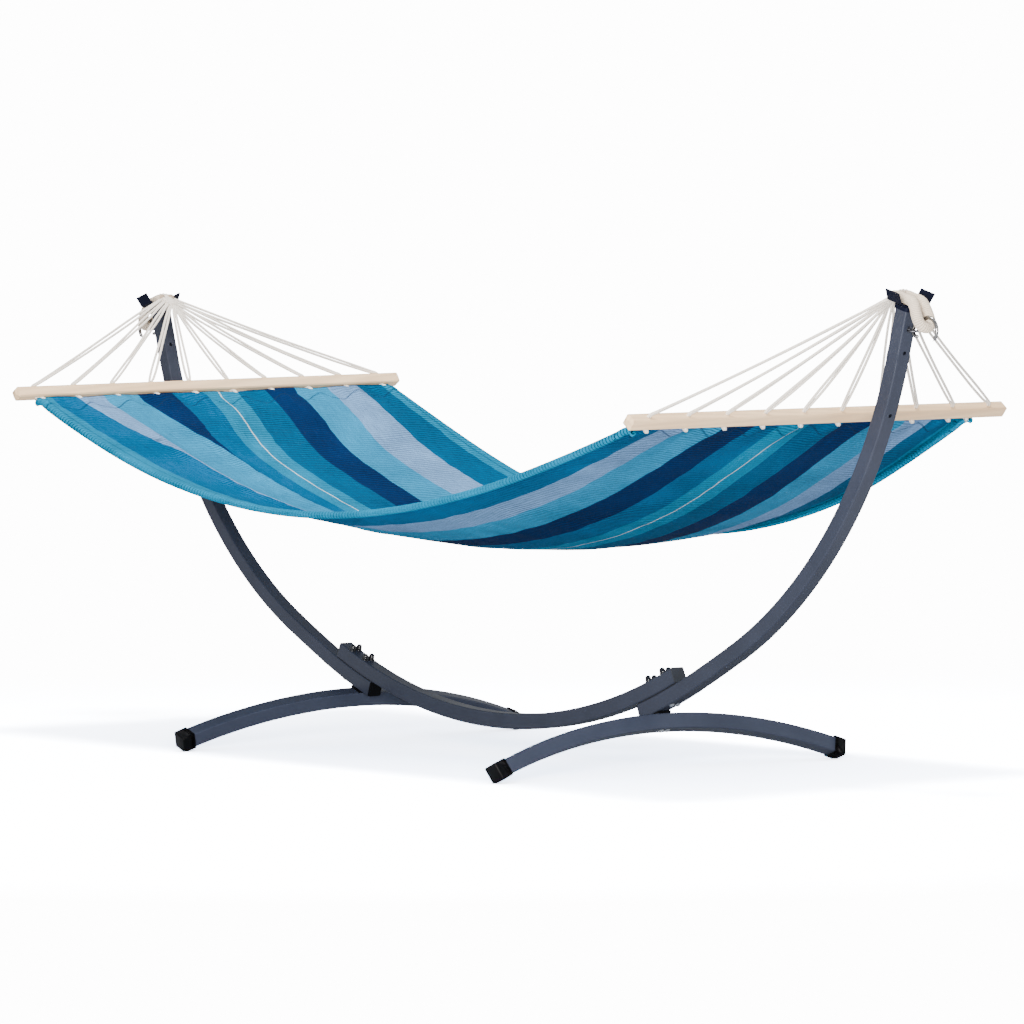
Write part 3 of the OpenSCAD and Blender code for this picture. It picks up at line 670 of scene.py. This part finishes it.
def nut_cover(bm, place):
    """A domed cover over a nut: a flange, a six-sided skirt and a dome."""
    profile = COVER_FOOT + [
        (DOME_RADIUS * math.cos(math.radians(a)), DOME_BASE + DOME_RISE * math.sin(math.radians(a)))
        for a in range(0, 86, 12)]
    profile += [(0.0, DOME_BASE + DOME_RISE)]
    lathe(bm, profile, place, 24)
    skirt = bmesh.ops.create_cone(
        bm, cap_ends=True, segments=6, radius1=SKIRT_FOOT, radius2=SKIRT_TOP, depth=SKIRT_DEPTH,
        matrix=place @ Matrix.Translation((0, 0, SKIRT_MIDDLE)))
    edges = {e for v in skirt["verts"] for e in v.link_edges}
    bmesh.ops.bevel(bm, geom=list(edges), offset=0.0004, segments=1,
                    affect="EDGES", profile=0.5, material=-1)


def nut_covers():
    """One cover for each bolt of the two lap joints."""
    bm = bmesh.new()
    base = 1.5 * TUBE + PAD + SEAT_GAP
    for side in SIDES:
        for station in BOLT_ROWS:
            for y in (-BOLT_PAIR / 2, BOLT_PAIR / 2):
                nut_cover(bm, at_lap(side, station, base, y) @ Matrix.Scale(COVER_SCALE, 4))
    obj = piece("nut_covers", bm, "stand", nut_plastic)
    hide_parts("cap_nuts")


nut_covers()


def at_foot(side):
    """The top of a foot's arch: X across the foot, Y along it, Z up its lean."""
    place = Matrix.Translation(foot_apex + UP) @ Matrix.Rotation(-foot_angle, 4, "Y")
    return place if side == RIGHT else Matrix.Diagonal((-1, 1, 1, 1)) @ place


CAP_ROUND, CAP_LIP, CAP_HOLLOW = 0.0042, 0.0026, 0.012


def foot_cap(bm, side, end):
    """A moulded cap with rounded corners and a lip at its mouth."""
    before = set(bm.verts)
    length = CAP_WALL + CAP_LENGTH
    bmesh.ops.create_cube(bm, size=1.0, matrix=Matrix.Diagonal((cap_w, length, cap_w, 1)))
    verts = [v for v in bm.verts if v not in before]
    faces = {f for v in verts for f in v.link_faces}
    mouth = [f for f in faces if f.normal.y * end < -0.9]
    tip = [f for f in faces if f.normal.y * end > 0.9]
    edges = {e for f in tip for e in f.edges}
    edges |= {e for f in faces for e in f.edges
              if abs((e.verts[0].co - e.verts[1].co).normalized().y) > 0.9}
    bmesh.ops.bevel(bm, geom=list(edges), offset=CAP_ROUND, segments=4,
                    affect="EDGES", profile=0.5, material=-1)
    ring = bmesh.ops.inset_region(bm, faces=[f for f in mouth if f.is_valid],
                                  thickness=CAP_LIP, depth=0.0)["faces"]
    fresh = [f for v in bm.verts if v not in before for f in v.link_faces
             if f.normal.y * end < -0.9 and f not in ring]
    hollow = bmesh.ops.extrude_discrete_faces(bm, faces=list(set(fresh)))["faces"]
    for face in hollow:
        for v in face.verts:
            v.co.y += end * CAP_HOLLOW
    made = [v for v in bm.verts if v not in before]
    place = (at_foot(side) @ Matrix.Translation((0, 0, -FOOT_RADIUS))
             @ Matrix.Rotation(-end * FOOT_HALF, 4, "X")
             @ Matrix.Translation((0, end * (CAP_WALL - CAP_LENGTH) / 2, FOOT_RADIUS)))
    bmesh.ops.transform(bm, matrix=place, verts=made)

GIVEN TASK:
Please print the material above exactly as it appears, from its first line through the line containing "CAP_ROUND, CAP_LIP, CAP_HOLLOW", inclusive, and stop there.

SOLUTION TO THE PROBLEM:
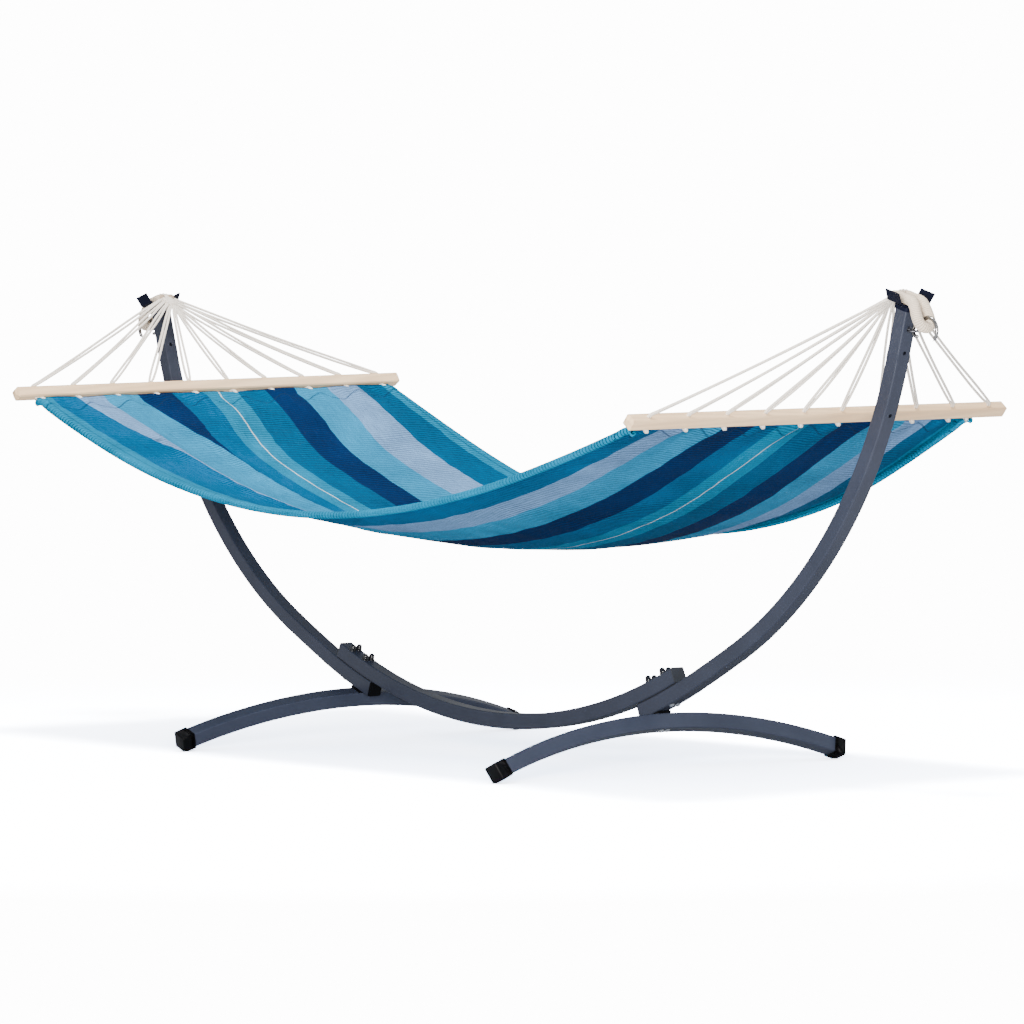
Write part 3 of the OpenSCAD and Blender code for this picture. It picks up at line 670 of scene.py. This part finishes it.
def nut_cover(bm, place):
    """A domed cover over a nut: a flange, a six-sided skirt and a dome."""
    profile = COVER_FOOT + [
        (DOME_RADIUS * math.cos(math.radians(a)), DOME_BASE + DOME_RISE * math.sin(math.radians(a)))
        for a in range(0, 86, 12)]
    profile += [(0.0, DOME_BASE + DOME_RISE)]
    lathe(bm, profile, place, 24)
    skirt = bmesh.ops.create_cone(
        bm, cap_ends=True, segments=6, radius1=SKIRT_FOOT, radius2=SKIRT_TOP, depth=SKIRT_DEPTH,
        matrix=place @ Matrix.Translation((0, 0, SKIRT_MIDDLE)))
    edges = {e for v in skirt["verts"] for e in v.link_edges}
    bmesh.ops.bevel(bm, geom=list(edges), offset=0.0004, segments=1,
                    affect="EDGES", profile=0.5, material=-1)


def nut_covers():
    """One cover for each bolt of the two lap joints."""
    bm = bmesh.new()
    base = 1.5 * TUBE + PAD + SEAT_GAP
    for side in SIDES:
        for station in BOLT_ROWS:
            for y in (-BOLT_PAIR / 2, BOLT_PAIR / 2):
                nut_cover(bm, at_lap(side, station, base, y) @ Matrix.Scale(COVER_SCALE, 4))
    obj = piece("nut_covers", bm, "stand", nut_plastic)
    hide_parts("cap_nuts")


nut_covers()


def at_foot(side):
    """The top of a foot's arch: X across the foot, Y along it, Z up its lean."""
    place = Matrix.Translation(foot_apex + UP) @ Matrix.Rotation(-foot_angle, 4, "Y")
    return place if side == RIGHT else Matrix.Diagonal((-1, 1, 1, 1)) @ place


CAP_ROUND, CAP_LIP, CAP_HOLLOW = 0.0042, 0.0026, 0.012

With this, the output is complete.